(EXERCISE OBJECTIVE): Transcribe only part of the material below: the lines from the one containing "dust_cap();" through the one containing "for body, members", inclusive, exactly as written.

(SUPPLIED INFORMATION):
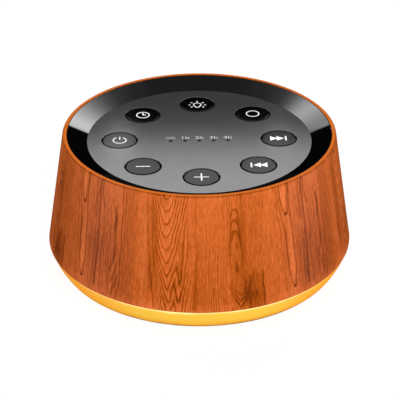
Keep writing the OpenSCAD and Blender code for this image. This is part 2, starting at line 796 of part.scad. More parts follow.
// A reversible socket: a drawn steel shell, a closed back and a tongue with its contacts
module power_inlet() {
    tongue = [6.7, 4.6, 0.7];
    back_l = 1.8;
    color("#c3c6c9") {
        translate([0, 0, inlet_z]) difference() {
            along_y(inlet_face_y - inlet_l, inlet_l) slot_outline(inlet_w, inlet_h);
            along_y(inlet_face_y - inlet_l + back_l, inlet_l)
                slot_outline(inlet_w - 2 * inlet_skin, inlet_h - 2 * inlet_skin);
        }
        translate([-tongue[0] / 2, inlet_face_y - inlet_l + back_l - 0.2, inlet_z - tongue[2] / 2])
            cube([tongue[0], tongue[1], tongue[2]]);
    }
}

// ---------------------------------------------------------------- leads

// A tube round a path. Each ring of its mesh stands square to the way there.
module lead(path, r, sides = 8) {
    last = len(path) - 1;
    function way(i) =
        let (d = path[min(i + 1, last)] - path[max(i - 1, 0)]) d / norm(d);
    function side(i) = let (s = cross(way(i), [1, 0, 0])) s / norm(s);
    points = [for (i = [0:last], k = [0:sides - 1])
        let (a = k * 360 / sides, s = side(i))
            path[i] + r * (cos(a) * s + sin(a) * cross(way(i), s))];
    walls = [for (i = [0:last - 1], k = [0:sides - 1])
        let (n = (k + 1) % sides)
            [i * sides + k, (i + 1) * sides + k, (i + 1) * sides + n, i * sides + n]];
    polyhedron(points, concat(
        walls,
        [[for (k = [0:sides - 1]) k]],
        [[for (k = [sides - 1:-1:0]) last * sides + k]]), convexity = 4);
}

module speaker_lead() { color("#2a2a2c") lead(speaker_lead_path, lead_r); }
module light_lead() { color("#d8d4c8") lead(light_lead_path, lead_r); }
module power_lead() { color("#a3262a") lead(power_lead_path, lead_r); }

sleeve();
deck_bezel();
top_deck();
control_panel();
light_ring();
base_cover();
speaker_grille();
foot_pads();
case_screws();
button_cap("power");  // cap_power
button_cap("timer");  // cap_timer
button_cap("light");  // cap_light
button_cap("circle");  // cap_circle
button_cap("next");  // cap_next
button_cap("previous");  // cap_previous
button_cap("volume_up");  // cap_volume_up
button_cap("volume_down");  // cap_volume_down
plunger("power");  // plunger_power
plunger("timer");  // plunger_timer
plunger("light");  // plunger_light
plunger("circle");  // plunger_circle
plunger("next");  // plunger_next
plunger("previous");  // plunger_previous
plunger("volume_up");  // plunger_volume_up
plunger("volume_down");  // plunger_volume_down
control_board();
board_screws();
tact_switches();
timer_leds();
led_shroud();
sound_chip();
small_chips();
capacitors();
board_sockets();
light_board();
ring_leds();
speaker_frame();
speaker_top_plate();
speaker_magnet();
speaker_yoke();
speaker_gasket();
speaker_terminals();
speaker_screws();
speaker_cone();
voice_coil();
dust_cap();
cone_surround();
cone_spider();
power_board();
power_inlet();
power_board_screws();
speaker_lead();
light_lead();
power_lead();
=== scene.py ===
"""A white noise sound machine: a wood-look shell round a sunken deck of push buttons, on a ring that glows.

Lengths are in millimetres until a mesh is placed. The camera's distance, the floor, the lamps
and the frame's own boxes are in metres.
"""
import json
import math

import bmesh
import bpy
from mathutils import Matrix, Vector
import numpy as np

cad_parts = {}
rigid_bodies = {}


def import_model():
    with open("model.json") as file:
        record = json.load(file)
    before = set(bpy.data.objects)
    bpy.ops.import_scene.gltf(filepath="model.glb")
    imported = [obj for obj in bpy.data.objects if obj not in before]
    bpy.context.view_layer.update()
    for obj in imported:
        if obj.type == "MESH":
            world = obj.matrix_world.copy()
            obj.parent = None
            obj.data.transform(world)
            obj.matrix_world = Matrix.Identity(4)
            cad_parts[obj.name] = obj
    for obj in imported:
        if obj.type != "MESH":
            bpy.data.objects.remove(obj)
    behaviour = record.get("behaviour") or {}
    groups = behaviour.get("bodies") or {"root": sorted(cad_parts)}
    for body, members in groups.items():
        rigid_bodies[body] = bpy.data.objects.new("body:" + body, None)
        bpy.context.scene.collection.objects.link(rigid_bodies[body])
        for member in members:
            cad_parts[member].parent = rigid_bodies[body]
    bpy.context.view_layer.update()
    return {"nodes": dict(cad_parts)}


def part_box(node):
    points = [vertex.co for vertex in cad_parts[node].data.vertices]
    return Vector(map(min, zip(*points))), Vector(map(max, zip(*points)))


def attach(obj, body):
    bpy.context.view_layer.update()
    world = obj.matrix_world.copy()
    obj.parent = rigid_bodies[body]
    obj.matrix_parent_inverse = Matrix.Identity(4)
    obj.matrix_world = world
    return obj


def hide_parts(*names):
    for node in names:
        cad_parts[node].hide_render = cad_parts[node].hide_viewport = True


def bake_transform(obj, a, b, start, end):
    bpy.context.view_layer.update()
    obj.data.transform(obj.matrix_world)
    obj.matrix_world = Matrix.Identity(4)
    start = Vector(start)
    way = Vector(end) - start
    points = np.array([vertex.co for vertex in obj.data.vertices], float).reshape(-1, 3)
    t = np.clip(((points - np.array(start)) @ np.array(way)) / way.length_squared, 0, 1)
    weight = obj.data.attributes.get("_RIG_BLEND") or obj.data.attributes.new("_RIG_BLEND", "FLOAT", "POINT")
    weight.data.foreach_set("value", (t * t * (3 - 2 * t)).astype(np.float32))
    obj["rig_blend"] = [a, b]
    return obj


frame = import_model()
nodes = frame["nodes"]
scene = bpy.context.scene
MM = 0.001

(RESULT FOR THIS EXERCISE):
dust_cap();
cone_surround();
cone_spider();
power_board();
power_inlet();
power_board_screws();
speaker_lead();
light_lead();
power_lead();
=== scene.py ===
"""A white noise sound machine: a wood-look shell round a sunken deck of push buttons, on a ring that glows.

Lengths are in millimetres until a mesh is placed. The camera's distance, the floor, the lamps
and the frame's own boxes are in metres.
"""
import json
import math

import bmesh
import bpy
from mathutils import Matrix, Vector
import numpy as np

cad_parts = {}
rigid_bodies = {}


def import_model():
    with open("model.json") as file:
        record = json.load(file)
    before = set(bpy.data.objects)
    bpy.ops.import_scene.gltf(filepath="model.glb")
    imported = [obj for obj in bpy.data.objects if obj not in before]
    bpy.context.view_layer.update()
    for obj in imported:
        if obj.type == "MESH":
            world = obj.matrix_world.copy()
            obj.parent = None
            obj.data.transform(world)
            obj.matrix_world = Matrix.Identity(4)
            cad_parts[obj.name] = obj
    for obj in imported:
        if obj.type != "MESH":
            bpy.data.objects.remove(obj)
    behaviour = record.get("behaviour") or {}
    groups = behaviour.get("bodies") or {"root": sorted(cad_parts)}
    for body, members in groups.items():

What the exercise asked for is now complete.